The “new” race car was identical to my red one, and I painted it white. It got a roll cage instead of a roll bar. Headers and a racing exhaust system, instead of the stock assembly. The belt-driven air pump and other engine pollution controls were removed. Little “race car” things such as window clips and hood pins were added. But I kept the white car registered, and every two years I would put it all back to stock to pass the smog check.
I raced at Holtville and Riverside, every time my pocketbook could afford it. I typically finished mid-pack, but I had a lot of fun doing so. For daily driving, I typically took the “red” car, but while the “white” car was prepped for smog checks, I would drive that one daily for a while as well.
I did this racing for a couple of years, until the odds and a bad weekend caught up with me.
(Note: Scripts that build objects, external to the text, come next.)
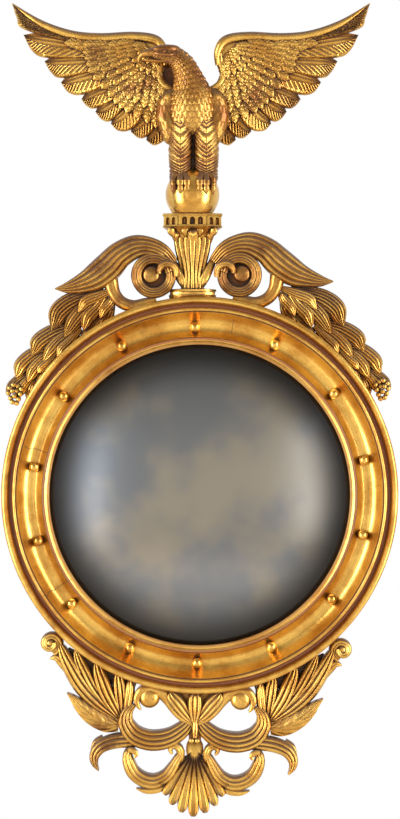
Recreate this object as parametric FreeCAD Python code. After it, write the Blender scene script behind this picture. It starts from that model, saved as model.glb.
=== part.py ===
"""Girandole mirror: a convex looking-glass in a gilt cove frame set with balls.

An eagle stands on an orb and a carved capital above the ring, between two leafy scrolls
with swags, and a pierced apron with a fluted palmette hangs below it.

Millimetres. The wall is the plane y = 0 and the mirror faces -Y, so a height "off the wall"
is minus y. The origin is on the wall, on the axis of the ring; +Z is up.
"""
import FreeCAD
import Part
import os
from math import asin, cos, degrees, pi, radians, sin, sqrt, tan

V = FreeCAD.Vector
os.makedirs("parts", exist_ok=True)

# ---- The looking-glass and its ring -------------------------------------------------
sight_radius = 195.5          # the glass that the frame leaves in view
glass_cover = 7.5             # how far the lip covers it, which makes it a 16 in plate
plate_thickness = 3.5
plate_rise = 26.0             # how far its middle stands proud of its edge
plate_rings = 5
plate_sides = 60
plate_slack = 1.5             # play round the plate in its rebate
plate_gap = 0.2               # the bedding between the lip and the glass
rebate_floor = 34.0           # off the wall: the back of the lip that the glass bears on
lip_width = 10.0
lip_front = 44.0
cove_width = 32.5
cove_floor = 35.0
cove_flats = 6                # the cove is turned as this many flats
cove_front = 52.0             # off the wall: the cove's outer edge
ridge_width = 4.5
ridge_step = 1.5
ridge_front = 57.0
hollow_width = 6.0            # the painted channel inside the outer bead
hollow_floor = 44.0
bead_width = 9.5
bead_front = 50.0
bead_overhang = 2.0           # the bead stands out past the ring's side
bead_back = 42.0
board_back = 10.0             # off the wall: the ring's back, and the backboard's thickness

plate_radius = sight_radius + glass_cover
lip_radius = sight_radius + lip_width
ridge_radius = lip_radius + cove_width
hollow_radius = ridge_radius + ridge_width + hollow_width
frame_radius = hollow_radius + bead_width
rim_radius = frame_radius - bead_overhang

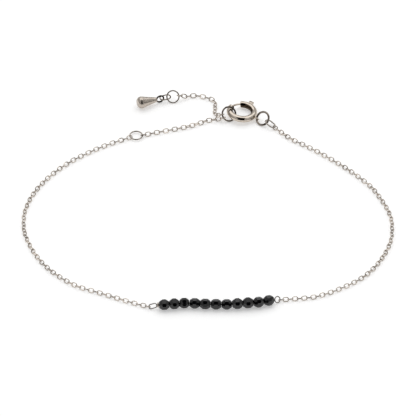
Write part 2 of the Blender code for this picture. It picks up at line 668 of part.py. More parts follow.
def main():
    clear_scene()
    bracelet = bpy.data.objects.new("bracelet", None)
    bpy.context.scene.collection.objects.link(bracelet)

    # The clasp leans on the hook ring's wire at one side and lies on the surface at the other
    hook_radius = (HOOK_RING - HOOK_RING_WIRE) / 2
    hook_height = HOOK_RING_WIRE / 2 + hook_radius * math.cos(HOOK_LEAN)
    raised = hook_height - HOOK_LIFT * math.cos(HOOK_LEAN)
    clasp_tip = math.asin((raised - CLASP_TUBE / 2) / (2 * CLASP_RADIUS))
    hook_way = Vector((math.cos(HOOK_ANGLE), math.sin(HOOK_ANGLE), 0))
    hook_side = Vector((-math.sin(HOOK_ANGLE), math.cos(HOOK_ANGLE), 0))
    clasp_centre = Vector((CLASP_PLACE[0] * MM, CLASP_PLACE[1] * MM, (raised + CLASP_TUBE / 2) / 2))
    clasp_place = Matrix.Translation(clasp_centre) @ Matrix.Rotation(-clasp_tip, 4, hook_side)
    eye_point = make_clasp(clasp_place, bracelet)

    # Hook ring round the clasp's tube
    tube_point = clasp_centre + hook_way * CLASP_RADIUS
    hook_out = hook_radius - CLASP_TUBE / 2 - HOOK_RING_WIRE / 2 - HOOK_GAP
    hook_face = hook_side * math.cos(HOOK_LEAN) + Vector((0, 0, math.sin(HOOK_LEAN)))
    hook_centre = tube_point + hook_way * hook_out
    hook_uphill = hook_face.cross(hook_way)
    hook_centre += hook_uphill * (hook_height - hook_centre.z) / hook_uphill.z
    hook_place = facing(hook_centre, hook_face, hook_way)
    hook_ring = ring_mesh("hook_ring", HOOK_RING, HOOK_RING_WIRE)
    add_object("hook_ring", hook_ring, SILVER, bracelet, hook_place)

    # Thick ring through the clasp's eye, and the long ring between it and the right chain
    thick_radius = (CLASP_LINK - CLASP_LINK_WIRE) / 2
    thick_place = resting_ring(eye_point, CLASP_LINK_TURN, CLASP_LINK_ROLL, thick_radius, CLASP_LINK_WIRE)
    thick_ring = ring_mesh("clasp_link", CLASP_LINK, CLASP_LINK_WIRE)
    add_object("clasp_link", thick_ring, SILVER, bracelet, thick_place)
    held = on_ring(thick_place, thick_radius, CHAIN_LINK_HOLD)[0]
    held_way = (held - thick_place.translation).normalized()
    long_half = (CHAIN_LINK_LENGTH - CHAIN_LINK_WIRE) / 2
    long_near = held - held_way * ((CLASP_LINK_WIRE + CHAIN_LINK_WIRE) / 2 + HOLD_GAP)
    long_pull = sloped(CHAIN_LINK_TURN, CHAIN_REST - long_near.z, 2 * long_half)
    long_place = facing(long_near + long_pull * long_half, CHAIN_LINK_FACE, long_pull)
    long_link = oval_mesh("chain_link", CHAIN_LINK_LENGTH, CHAIN_LINK_WIDTH, CHAIN_LINK_WIRE)
    add_object("chain_link", long_link, SILVER, bracelet, long_place)

    # Size ring, lying level between the left chain and the adjuster chain
    size_radius = (SIZE_RING - SIZE_RING_WIRE) / 2
    size_centre = Vector((SIZE_RING_PLACE[0] * MM, SIZE_RING_PLACE[1] * MM, CHAIN_REST))
    size_place = Matrix.Translation(size_centre)
    size_ring = ring_mesh("size_ring", SIZE_RING, SIZE_RING_WIRE)
    add_object("size_ring", size_ring, SILVER, bracelet, size_place)

    # Drop ring, leaning towards the front with its lowest point on the surface
    drop_radius = (DROP_RING - DROP_RING_WIRE) / 2
    drop_face = Vector((0, -math.sin(DROP_RING_LEAN), math.cos(DROP_RING_LEAN)))
    drop_height = DROP_RING_WIRE / 2 + drop_radius * math.sin(DROP_RING_LEAN)
    drop_centre = Vector((DROP_RING_PLACE[0] * MM, DROP_RING_PLACE[1] * MM, drop_height))
    drop_ring_place = facing(drop_centre, drop_face, (1, 0, 0))
    drop_ring = ring_mesh("drop_ring", DROP_RING, DROP_RING_WIRE)
    add_object("drop_ring", drop_ring, SILVER, bracelet, drop_ring_place)

    # Drop, and the level link that holds its eye to the drop ring
    drop_way = Vector((math.cos(DROP_TURN), math.sin(DROP_TURN), 0))
    ring_left = on_ring(drop_ring_place, drop_radius, math.pi)[0]
    link_half = (DROP_LINK_LENGTH - DROP_LINK_WIRE) / 2
    spare = 2 * link_half - DROP_LINK_WIRE - (DROP_RING_WIRE + DROP_EYE_WIRE) / 2 - 2 * GAP
    apart = DROP_SLACK * spare
    eye_radius = (DROP_EYE - DROP_EYE_WIRE) / 2
    eye_height = eye_radius / math.cos(math.pi / RING_SIDES) + DROP_EYE_WIRE / 2
    drop_eye = Vector((ring_left.x, ring_left.y, eye_height)) - drop_way * (apart + eye_radius)
    make_drop(drop_eye, bracelet)
    link_centre = (drop_eye + drop_way * eye_radius + ring_left) / 2
    link_place = facing(link_centre, (0, 0, 1), drop_way)
    drop_link = oval_mesh("drop_link", DROP_LINK_LENGTH, DROP_LINK_WIDTH, DROP_LINK_WIRE)
    add_object("drop_link", drop_link, SILVER, bracelet, link_place)

    make_beads(bracelet)
    left_eye, right_eye = make_thread(bracelet)

    on_hook_tail = on_ring(hook_place, hook_radius, TAIL_ON_HOOK)
    on_hook_adjuster = on_ring(hook_place, hook_radius, ADJUSTER_ON_HOOK)
    on_drop_ring = on_ring(drop_ring_place, drop_radius, TAIL_ON_DROP_RING)
    on_size_left = on_ring(size_place, size_radius, CHAIN_ON_SIZE_RING)
    on_size_right = on_ring(size_place, size_radius, ADJUSTER_ON_SIZE_RING)
    on_long_link = on_ring(long_place, long_half, 0.0)
    linked_chain("tail_chain", on_hook_tail, HOOK_RING_WIRE, on_drop_ring, DROP_RING_WIRE,
                 TAIL_ROUTE, bracelet)
    linked_chain("adjuster_chain", on_size_right, SIZE_RING_WIRE, on_hook_adjuster, HOOK_RING_WIRE,
                 ADJUSTER_ROUTE, bracelet)
    chain_tube("left_chain", on_size_left, SIZE_RING_WIRE, left_eye, EYE_LOOP_WIRE, LEFT_ROUTE, bracelet)
    chain_tube("right_chain", on_long_link, CHAIN_LINK_WIRE, right_eye, EYE_LOOP_WIRE, RIGHT_ROUTE, bracelet)

    settle(bracelet)


main()
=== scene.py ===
"""Fine cable chain bracelet with a bar of faceted black beads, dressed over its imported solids.

Metres, +Z up, the surface that the bracelet lies on is z = 0. The front is towards -Y.
"""
import json
import math
import random

import bmesh
import bpy
import numpy as np
from mathutils import Matrix, Vector


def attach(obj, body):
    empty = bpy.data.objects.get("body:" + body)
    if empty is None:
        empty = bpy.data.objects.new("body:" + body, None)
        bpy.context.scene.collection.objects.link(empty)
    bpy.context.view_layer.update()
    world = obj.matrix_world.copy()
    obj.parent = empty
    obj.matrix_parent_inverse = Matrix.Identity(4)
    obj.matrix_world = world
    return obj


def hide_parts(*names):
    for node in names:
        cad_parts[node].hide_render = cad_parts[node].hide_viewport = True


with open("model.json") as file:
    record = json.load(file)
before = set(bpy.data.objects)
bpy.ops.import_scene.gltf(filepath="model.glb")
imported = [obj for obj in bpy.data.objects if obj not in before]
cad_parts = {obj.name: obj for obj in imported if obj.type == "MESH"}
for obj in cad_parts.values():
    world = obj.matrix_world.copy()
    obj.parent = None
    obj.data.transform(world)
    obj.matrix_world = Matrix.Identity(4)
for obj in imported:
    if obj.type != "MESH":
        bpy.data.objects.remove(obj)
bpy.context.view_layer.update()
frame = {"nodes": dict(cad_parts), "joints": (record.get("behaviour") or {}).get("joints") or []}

MM = 0.001
NODES = frame["nodes"]
GATE_JOINT = frame["joints"][0]

# The routes are written from the middle of the photograph; the solids are centred on their footprint
CLASP_PLACE = (6.12 * MM, 25.32 * MM)
SETTLE = Vector((GATE_JOINT["pos_m"][0] - CLASP_PLACE[0], GATE_JOINT["pos_m"][1] - CLASP_PLACE[1], 0.0))

# Camera: its height angle, its distance, the width that it shows and where it aims
CAMERA_LIFT = math.radians(41)
CAMERA_DISTANCE = 3.0
FRAME_WIDTH = 74.55 * MM
CAMERA_AIM = Vector((0.0, -0.19 * MM, 0.0))
SENSOR_WIDTH = 36.0
CAMERA_CLIP = (0.05, 20.0)

# Edges that bend by more than this are drawn sharp
SHARP_ANGLE = math.radians(35)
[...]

At the airport track in Holtville, we arrived to go racing one weekend, and found a Canadian military C-130 sitting on our racetrack. Somehow, scheduling had booked the Royal Canadian Air Force and the SCCA on the same weekend. A compromise was reached, and the C-130 was moved to an apron adjacent to the active runway, and away from the inactive auxiliary runways that made up our racetrack.
A great thing about racing at Holtville was that there was nothing to run into, if you went off course. It was situated out in the open desert. (It had been built in World War 2 to use as a way station, for the B-24 bombers being built in San Diego and then flown out to points East. They would land at Holtville and change out the engine oil). Unknown to most of us, when the Canadians relocated their C-130, they built a dirt berm between us and them, hiding behind the usual desert sagebrush.
Sure enough, I went wide one lap, off course, and hit that berm, launching through the air like the Dukes in their Dodge Charger. I crushed the lower part of the nose of the RX-3, twisting and shortening the wheelbase by an inch or two on one front corner. I was now stuck in the desert, hours from home, with no car to drive. A fellow racer took pity on me, and towed me home, while he drove his own unregistered race car home behind me.
This gave me pause to rethink everything. I had just gotten a good job at the San Diego Zoo, but they expected me to work every weekend. There would be no time for race cars. I also realized that while daily driving one’s autocross car would work, trying to drive a road racer to the racetrack, compete, and then go home, was a daunting experience. It could be done, but that doesn’t mean it should be done. What to do?
I love the old track pictures! I’ve autocrossed a couple times but never picked up the bug to take it further, although I know it would be great fun. Maybe that’s why I’ve stayed away – I already spend way too much money on my car hobbies.
Living in Michigan, I don’t know if I’ve ever seen an RX-3 in person. They probably didn’t sell too many here (the American auto industry and all), and they would have rusted fairly quickly in the salt. I personally like how they look; I have a Hot Wheels racing version in my collection. 🙂
Even in California, all the rotary Mazdas except the RX-7 disappeared shockingly quickly. As the author pointed out earlier, folks just dumped them after their engines wore out, either the first or second time.
Nice insight into a world I would have liked to enter but never did.
Improved Touring came north to San Francisco Region a few years after it started in CalClub. I thought about, having quit racing Showroom Stock after a fill 1980 season, but never did it. My own SSC Fiesta came home on a trailer once. And after returning the trailer to its owner at Seats Point, I came home in a friend’s RX3, a red wagon.